What the task requires
Copy the lines below verbatim, but only from the line containing "if obj.type not" through the end of the data.

Dataset excerpt
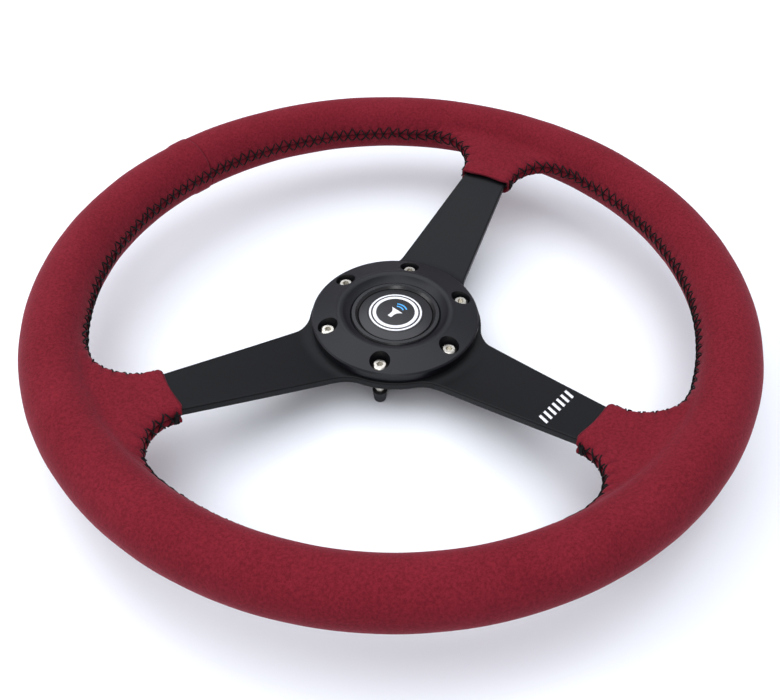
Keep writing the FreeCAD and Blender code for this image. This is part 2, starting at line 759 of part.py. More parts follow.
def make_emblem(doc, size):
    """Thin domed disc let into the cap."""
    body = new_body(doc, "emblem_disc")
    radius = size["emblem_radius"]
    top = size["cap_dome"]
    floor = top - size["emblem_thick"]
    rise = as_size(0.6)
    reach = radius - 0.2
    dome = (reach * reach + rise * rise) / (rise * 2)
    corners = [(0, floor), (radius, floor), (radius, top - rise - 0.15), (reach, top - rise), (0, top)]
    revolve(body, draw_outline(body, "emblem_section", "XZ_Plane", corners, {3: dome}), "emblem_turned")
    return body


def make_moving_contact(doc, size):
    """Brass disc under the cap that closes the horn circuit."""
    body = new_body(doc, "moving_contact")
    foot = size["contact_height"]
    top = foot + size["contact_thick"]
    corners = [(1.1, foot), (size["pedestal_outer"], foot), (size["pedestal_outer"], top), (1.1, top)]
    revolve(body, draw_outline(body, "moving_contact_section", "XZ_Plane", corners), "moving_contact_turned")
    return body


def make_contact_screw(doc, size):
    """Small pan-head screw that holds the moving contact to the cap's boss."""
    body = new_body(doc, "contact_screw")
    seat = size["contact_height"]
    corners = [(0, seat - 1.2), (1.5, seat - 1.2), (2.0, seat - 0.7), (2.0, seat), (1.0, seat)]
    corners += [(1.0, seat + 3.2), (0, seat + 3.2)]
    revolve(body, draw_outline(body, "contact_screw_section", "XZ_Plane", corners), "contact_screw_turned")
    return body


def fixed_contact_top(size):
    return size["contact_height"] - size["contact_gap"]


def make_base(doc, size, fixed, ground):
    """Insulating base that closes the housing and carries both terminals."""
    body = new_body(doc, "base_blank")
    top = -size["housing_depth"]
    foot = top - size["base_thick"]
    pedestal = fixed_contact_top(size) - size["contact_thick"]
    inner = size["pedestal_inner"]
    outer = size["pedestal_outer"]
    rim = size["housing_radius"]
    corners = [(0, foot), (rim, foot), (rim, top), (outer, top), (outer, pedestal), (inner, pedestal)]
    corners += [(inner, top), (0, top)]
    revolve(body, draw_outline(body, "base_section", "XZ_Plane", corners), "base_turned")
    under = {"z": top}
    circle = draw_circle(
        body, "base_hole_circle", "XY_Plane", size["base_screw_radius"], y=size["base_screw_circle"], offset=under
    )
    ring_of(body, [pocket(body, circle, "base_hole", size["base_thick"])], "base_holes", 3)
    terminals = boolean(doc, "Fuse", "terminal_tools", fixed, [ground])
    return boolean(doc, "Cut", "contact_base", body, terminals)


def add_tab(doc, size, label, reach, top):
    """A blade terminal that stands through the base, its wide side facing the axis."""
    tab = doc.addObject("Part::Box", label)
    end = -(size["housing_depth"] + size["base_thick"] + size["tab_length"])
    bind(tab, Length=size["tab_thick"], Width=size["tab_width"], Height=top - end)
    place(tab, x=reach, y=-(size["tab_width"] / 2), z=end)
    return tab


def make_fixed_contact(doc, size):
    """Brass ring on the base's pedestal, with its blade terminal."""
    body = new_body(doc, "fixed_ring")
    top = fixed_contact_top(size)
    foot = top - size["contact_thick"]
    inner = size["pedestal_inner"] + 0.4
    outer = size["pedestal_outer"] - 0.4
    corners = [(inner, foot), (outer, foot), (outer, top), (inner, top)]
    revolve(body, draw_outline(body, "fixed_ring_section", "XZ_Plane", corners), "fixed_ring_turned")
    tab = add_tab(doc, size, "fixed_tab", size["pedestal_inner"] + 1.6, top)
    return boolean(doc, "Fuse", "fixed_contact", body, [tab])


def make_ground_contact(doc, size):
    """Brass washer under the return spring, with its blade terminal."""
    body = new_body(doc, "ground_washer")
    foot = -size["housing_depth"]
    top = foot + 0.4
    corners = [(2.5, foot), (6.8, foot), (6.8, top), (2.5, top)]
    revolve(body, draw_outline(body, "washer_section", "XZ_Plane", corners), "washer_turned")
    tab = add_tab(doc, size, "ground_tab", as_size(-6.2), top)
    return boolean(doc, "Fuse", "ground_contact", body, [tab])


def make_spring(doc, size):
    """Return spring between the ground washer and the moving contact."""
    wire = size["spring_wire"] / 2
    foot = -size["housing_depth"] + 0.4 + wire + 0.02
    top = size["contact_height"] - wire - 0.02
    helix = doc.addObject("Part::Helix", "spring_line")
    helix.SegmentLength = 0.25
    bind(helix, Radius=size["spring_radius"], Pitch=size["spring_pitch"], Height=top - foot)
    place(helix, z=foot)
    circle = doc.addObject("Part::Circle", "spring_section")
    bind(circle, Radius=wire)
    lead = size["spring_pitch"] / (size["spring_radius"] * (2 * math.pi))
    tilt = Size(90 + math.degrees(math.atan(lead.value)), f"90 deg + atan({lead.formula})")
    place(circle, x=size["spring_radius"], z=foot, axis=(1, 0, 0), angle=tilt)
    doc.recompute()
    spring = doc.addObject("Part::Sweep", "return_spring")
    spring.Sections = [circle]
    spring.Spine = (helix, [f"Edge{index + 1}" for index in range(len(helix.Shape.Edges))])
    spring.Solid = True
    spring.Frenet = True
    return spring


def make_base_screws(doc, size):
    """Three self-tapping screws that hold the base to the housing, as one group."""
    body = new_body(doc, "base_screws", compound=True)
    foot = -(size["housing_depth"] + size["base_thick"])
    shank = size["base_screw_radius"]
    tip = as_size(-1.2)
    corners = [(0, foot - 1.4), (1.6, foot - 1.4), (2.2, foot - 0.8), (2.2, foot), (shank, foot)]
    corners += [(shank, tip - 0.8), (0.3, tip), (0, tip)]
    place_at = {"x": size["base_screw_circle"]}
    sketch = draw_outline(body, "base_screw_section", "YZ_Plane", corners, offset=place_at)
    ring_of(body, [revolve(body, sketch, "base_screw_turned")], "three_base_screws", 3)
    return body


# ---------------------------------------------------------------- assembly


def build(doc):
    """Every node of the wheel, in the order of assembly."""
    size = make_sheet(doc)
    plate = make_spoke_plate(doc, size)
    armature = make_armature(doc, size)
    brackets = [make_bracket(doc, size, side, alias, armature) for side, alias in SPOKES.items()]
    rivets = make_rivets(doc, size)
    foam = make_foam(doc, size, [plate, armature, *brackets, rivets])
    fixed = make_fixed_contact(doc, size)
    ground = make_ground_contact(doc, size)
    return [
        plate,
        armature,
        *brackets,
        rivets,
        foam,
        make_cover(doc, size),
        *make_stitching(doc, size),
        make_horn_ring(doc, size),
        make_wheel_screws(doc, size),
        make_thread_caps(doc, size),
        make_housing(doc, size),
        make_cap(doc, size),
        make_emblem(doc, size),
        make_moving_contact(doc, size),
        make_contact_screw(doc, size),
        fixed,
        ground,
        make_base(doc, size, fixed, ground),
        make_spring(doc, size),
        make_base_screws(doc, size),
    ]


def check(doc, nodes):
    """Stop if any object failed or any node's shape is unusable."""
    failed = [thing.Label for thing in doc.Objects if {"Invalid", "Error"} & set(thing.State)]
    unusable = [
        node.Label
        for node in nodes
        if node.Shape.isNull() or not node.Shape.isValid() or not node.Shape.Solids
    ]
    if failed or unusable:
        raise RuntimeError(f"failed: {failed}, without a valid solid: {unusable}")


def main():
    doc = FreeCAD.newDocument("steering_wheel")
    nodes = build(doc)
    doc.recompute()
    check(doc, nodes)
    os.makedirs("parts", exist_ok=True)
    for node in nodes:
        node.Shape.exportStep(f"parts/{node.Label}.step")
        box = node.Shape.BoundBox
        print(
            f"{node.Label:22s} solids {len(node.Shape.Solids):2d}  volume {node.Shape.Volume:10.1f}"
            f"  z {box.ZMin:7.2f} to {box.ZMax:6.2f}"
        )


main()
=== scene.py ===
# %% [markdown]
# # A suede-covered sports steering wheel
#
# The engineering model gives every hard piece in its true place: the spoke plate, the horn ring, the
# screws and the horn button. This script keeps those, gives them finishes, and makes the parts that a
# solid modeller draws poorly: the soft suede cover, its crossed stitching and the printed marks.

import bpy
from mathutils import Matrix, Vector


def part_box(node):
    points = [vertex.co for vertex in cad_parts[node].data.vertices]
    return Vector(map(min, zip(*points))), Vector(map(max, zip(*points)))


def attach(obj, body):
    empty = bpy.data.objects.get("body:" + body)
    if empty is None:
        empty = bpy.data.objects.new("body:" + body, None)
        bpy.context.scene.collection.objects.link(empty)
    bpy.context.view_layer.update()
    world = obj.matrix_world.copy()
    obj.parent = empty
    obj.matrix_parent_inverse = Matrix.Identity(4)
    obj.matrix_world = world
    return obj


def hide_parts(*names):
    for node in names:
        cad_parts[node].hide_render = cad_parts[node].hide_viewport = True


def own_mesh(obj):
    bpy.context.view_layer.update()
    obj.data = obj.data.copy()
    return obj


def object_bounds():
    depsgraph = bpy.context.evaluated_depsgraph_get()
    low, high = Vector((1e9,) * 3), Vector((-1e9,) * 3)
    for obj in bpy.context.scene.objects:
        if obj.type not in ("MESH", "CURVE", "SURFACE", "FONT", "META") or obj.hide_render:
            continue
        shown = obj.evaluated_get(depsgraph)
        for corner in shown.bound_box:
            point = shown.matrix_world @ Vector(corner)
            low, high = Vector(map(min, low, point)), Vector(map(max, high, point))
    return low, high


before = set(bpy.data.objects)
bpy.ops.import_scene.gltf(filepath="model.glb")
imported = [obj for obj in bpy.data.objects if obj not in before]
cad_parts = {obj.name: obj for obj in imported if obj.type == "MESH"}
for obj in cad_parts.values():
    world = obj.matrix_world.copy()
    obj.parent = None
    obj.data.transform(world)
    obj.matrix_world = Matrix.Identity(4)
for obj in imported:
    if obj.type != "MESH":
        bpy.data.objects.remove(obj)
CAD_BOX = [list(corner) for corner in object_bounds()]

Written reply
        if obj.type not in ("MESH", "CURVE", "SURFACE", "FONT", "META") or obj.hide_render:
            continue
        shown = obj.evaluated_get(depsgraph)
        for corner in shown.bound_box:
            point = shown.matrix_world @ Vector(corner)
            low, high = Vector(map(min, low, point)), Vector(map(max, high, point))
    return low, high


before = set(bpy.data.objects)
bpy.ops.import_scene.gltf(filepath="model.glb")
imported = [obj for obj in bpy.data.objects if obj not in before]
cad_parts = {obj.name: obj for obj in imported if obj.type == "MESH"}
for obj in cad_parts.values():
    world = obj.matrix_world.copy()
    obj.parent = None
    obj.data.transform(world)
    obj.matrix_world = Matrix.Identity(4)
for obj in imported:
    if obj.type != "MESH":
        bpy.data.objects.remove(obj)
CAD_BOX = [list(corner) for corner in object_bounds()]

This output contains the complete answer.